The method is simple. Pick a MET value for the activity, multiply by 3.5, multiply by your body mass in kilograms, then divide by 200 to get kilocalories per minute. Multiply by your minutes of work and you have a session estimate. It’s quick, transparent, and easy to adjust.

Two points keep estimates honest. First, the Compendium of Physical Activities was built for population studies, not precision for one person, so treat METs as anchors, not absolutes. Second, grappling is intermittent. Split class into blocks and assign a number to each block instead of one blanket value.

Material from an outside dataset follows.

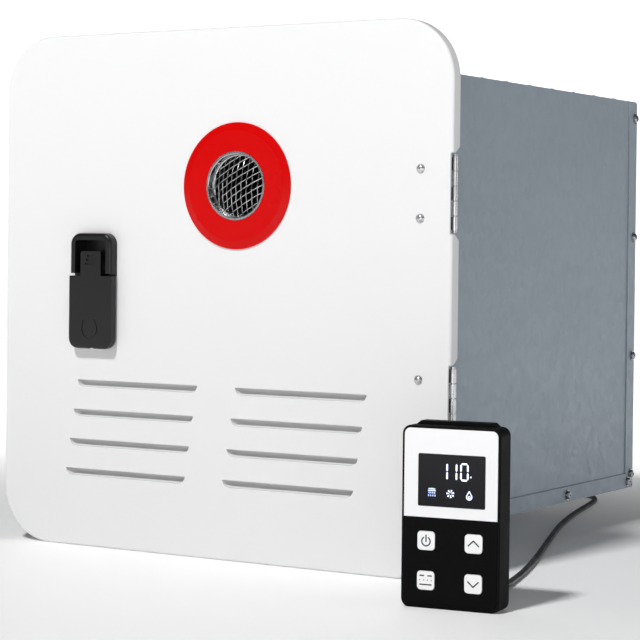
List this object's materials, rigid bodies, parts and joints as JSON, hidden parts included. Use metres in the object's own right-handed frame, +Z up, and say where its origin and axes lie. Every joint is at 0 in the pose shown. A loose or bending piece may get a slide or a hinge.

Picking A Practical MET Number

For white and blue belts who are still learning to pace, start with 6–8 METs for drills and 8–10 METs for sparring. Higher belts who chain together attacks cleanly can sit at 8–10 METs while drilling and 10–12 METs during harder rounds. Competition-style rounds with minimal coaching often nudge above 12 METs for short bursts. A PLOS ONE study on no-gi energetics also shows heavy glycolytic demand during brief high-intensity bouts, which matches what you feel in scramble-heavy rounds.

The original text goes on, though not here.